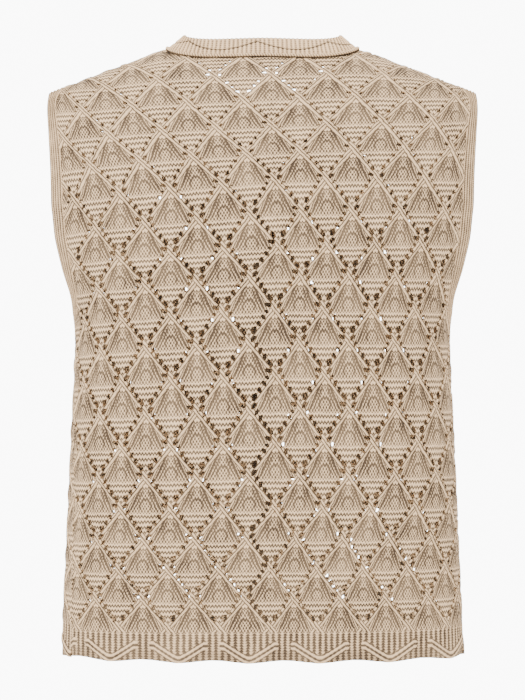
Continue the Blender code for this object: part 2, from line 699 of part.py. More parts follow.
def main():
    for obj in list(bpy.data.objects):
        bpy.data.objects.remove(obj)
    garment = bpy.data.collections.new("sleeveless_cardigan")
    patterns = bpy.data.collections.new("patterns")
    for collection in (garment, patterns):
        bpy.context.scene.collection.children.link(collection)
    lace = {name: material(name + "_lace", LACE_COLOUR, 0.9) for name in ("back", "left", "right")}
    gaps = lace_panel("back", BACK, BACK_LACE, back_outline(), garment, patterns, lace["back"])
    for side, name in ((-1, "left"), (1, "right")):
        outline = front_outline(side)
        gaps += lace_panel("front_" + name, FRONT, FRONT_LACE, outline, garment, patterns, lace[name])
        armband("armband_" + name, side, garment, material(f"armband_{name}_rib", RIB_COLOUR, 0.9))
    print("gaps cut through:", gaps)
    neckband(garment, material("neckband_rib", RIB_COLOUR, 0.9))
    under = [(across, 0.0) for across in (-BAND_HALF, *BAND_LINES, UNDER_BAND_EDGE)]
    raised = BAND_WALL + SEAM_GAP
    over = [(across, raised) for across in (-BAND_HALF, *BAND_LINES, UNDER_BAND_EDGE + BAND_STEP)]
    over.append((BAND_HALF, SEAM_GAP))
    button_band("button_band_left", under, garment, material("under_band_rib", RIB_COLOUR, 0.9))
    button_band("button_band_right", over, garment, material("over_band_rib", RIB_COLOUR, 0.9))
    heights = np.linspace(FRONT_NECK_UP - TOP_BUTTON_DROP, HEM + LAST_BUTTON_RISE, BUTTON_COUNT)
    for number, height in enumerate(heights, 1):
        finish = material(f"button_{number}_finish", BUTTON_COLOUR, 0.4)
        button(f"button_{number}", height, garment, finish)


main()
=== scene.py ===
"""Looks of a sleeveless cardigan knitted in diamond leaf lace.

Every piece is knitted cloth that is laid out flat first, in cloth coordinates: across is the
distance from the centre line along the cloth, and up is its height. The form then carries the
flat points onto the worn garment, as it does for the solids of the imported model.
"""

import math

import bmesh
import bpy
import numpy as np
from bpy.props import FloatProperty, FloatVectorProperty, PointerProperty
from mathutils import Matrix, Vector


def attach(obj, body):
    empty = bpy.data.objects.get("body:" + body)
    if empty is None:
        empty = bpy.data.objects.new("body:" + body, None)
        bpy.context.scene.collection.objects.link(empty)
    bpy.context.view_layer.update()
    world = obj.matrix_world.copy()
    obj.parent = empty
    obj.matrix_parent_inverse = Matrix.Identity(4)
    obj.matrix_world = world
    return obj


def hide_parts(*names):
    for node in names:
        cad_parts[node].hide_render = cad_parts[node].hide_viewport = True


bl_info = {
    "name": "Lace Cardigan",
    "version": (1, 0, 0),
    "blender": (4, 5, 0),
    "location": "View3D > Sidebar > Cardigan",
    "description": "Knitted pieces, buttons and stage of a sleeveless lace cardigan",
    "category": "Object",
}

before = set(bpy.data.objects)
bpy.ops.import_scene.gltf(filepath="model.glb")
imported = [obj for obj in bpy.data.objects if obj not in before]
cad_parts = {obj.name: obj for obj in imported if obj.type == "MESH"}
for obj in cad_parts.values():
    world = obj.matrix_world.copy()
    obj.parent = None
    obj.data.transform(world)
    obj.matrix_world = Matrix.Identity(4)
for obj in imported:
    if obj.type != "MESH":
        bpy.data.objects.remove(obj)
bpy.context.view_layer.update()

# Cloth
WALL = 0.0018
BAND_WALL = 0.0026
SEAM_GAP = 0.0001

# Body of the garment, one row for each level, from the hem up to the shoulder blades.
SECTION_COLUMNS = (
    "height", "lace_row", "half_width", "back_depth", "front_depth", "seam_left", "seam_right",
)
SECTIONS = (
    (-0.5410, -0.60, 0.1782, 0.078, 0.084, 0.178, 0.202),
    (-0.5075, 0.00, 0.1768, 0.080, 0.086, 0.178, 0.202),
    (-0.4540, 1.00, 0.1742, 0.083, 0.090, 0.179, 0.203),
    (-0.3995, 2.00, 0.1718, 0.086, 0.094, 0.181, 0.204),
    (-0.3435, 3.00, 0.1692, 0.090, 0.098, 0.187, 0.207),
    (-0.2846, 4.00, 0.1664, 0.094, 0.102, 0.202, 0.212),
    (-0.2500, 4.59, 0.1657, 0.098, 0.103, 0.222, 0.222),
    (-0.2267, 5.00, 0.1694, 0.100, 0.102, 0.226, 0.226),
    (-0.1975, 5.50, 0.1815, 0.102, 0.100, 0.236, 0.236),
    (-0.1700, 6.00, 0.1908, 0.103, 0.097, 0.244, 0.244),
    (-0.1416, 6.50, 0.1950, 0.103, 0.094, 0.250, 0.250),
)
SECTION_POWER = 2.5  # 2 is an ellipse, more is squarer
HEM = SECTIONS[0][0]
ROLL_HEIGHT = SECTIONS[-1][0]  # above this the cloth leans in towards the shoulder seams
ROLL_POWER = 1.6

# Shoulders and neck
NECK_HALF_WIDTH = 0.085
NECK_BACK_DEPTH = 0.033
NECK_RISE = 0.0045
NECK_POWER = 3.0
NECK_POINTS = 11
SHOULDER_SLOPE = math.tan(math.radians(20.6))
SHOULDER_ROUNDING = 0.006
SHOULDER_POINTS = 8
FRONT_NECK_UP = -0.048  # foot of the front neck seam, in flat cloth
FRONT_NECK_POWER = 2.3
FRONT_NECK_POINTS = 16

# Armholes seen from the side, from the shoulder tip down: height, and depth from the seams
ARMHOLE_COLUMNS = ("height", "depth")
ARMHOLE = (
    (-0.0410, 0.0),
    (-0.0520, 0.0105),
    (-0.0700, 0.0210),
    (-0.0850, 0.0285),
    (-0.1000, 0.0350),
    (-0.1200, 0.0415),
    (-0.1416, 0.0450),
    (-0.1560, 0.0450),
    (-0.1700, 0.0436),
    (-0.1840, 0.0413),
    (-0.1975, 0.0375),
    (-0.2100, 0.0330),
    (-0.2200, 0.0275),
    (-0.2280, 0.0210),
    (-0.2340, 0.0120),
    (-0.2365, 0.0),
)
SHOULDER_TIP = 0.1912
SIDE_POINTS = 15
ARMHOLE_POINTS = 30
ARMBAND_WIDTH = 0.018
NECKBAND_WIDTH = 0.022
NECK_MIDDLE = (0.0, 0.0, 0.020)
NECKBAND_STAND = (0.50, 0.36)  # how steeply it stands at the shoulders, and more behind
STAND_REACH = 0.05  # this far in front of the shoulder seams it lies flat

# Front bands and buttons
BAND_HALF = 0.013
UNDER_BAND_EDGE = 0.008
BAND_STEP = 0.001
BUTTON_COUNT = 5
TOP_BUTTON_DROP = 0.014
LAST_BUTTON_RISE = 0.030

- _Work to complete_
Only the lines running from the line with "under = [(across, 0.0)" through the line with "import math" should be repeated, exactly and with both ends kept.

- _Response to the task_
    under = [(across, 0.0) for across in (-BAND_HALF, *BAND_LINES, UNDER_BAND_EDGE)]
    raised = BAND_WALL + SEAM_GAP
    over = [(across, raised) for across in (-BAND_HALF, *BAND_LINES, UNDER_BAND_EDGE + BAND_STEP)]
    over.append((BAND_HALF, SEAM_GAP))
    button_band("button_band_left", under, garment, material("under_band_rib", RIB_COLOUR, 0.9))
    button_band("button_band_right", over, garment, material("over_band_rib", RIB_COLOUR, 0.9))
    heights = np.linspace(FRONT_NECK_UP - TOP_BUTTON_DROP, HEM + LAST_BUTTON_RISE, BUTTON_COUNT)
    for number, height in enumerate(heights, 1):
        finish = material(f"button_{number}_finish", BUTTON_COLOUR, 0.4)
        button(f"button_{number}", height, garment, finish)


main()
=== scene.py ===
"""Looks of a sleeveless cardigan knitted in diamond leaf lace.

Every piece is knitted cloth that is laid out flat first, in cloth coordinates: across is the
distance from the centre line along the cloth, and up is its height. The form then carries the
flat points onto the worn garment, as it does for the solids of the imported model.
"""

import math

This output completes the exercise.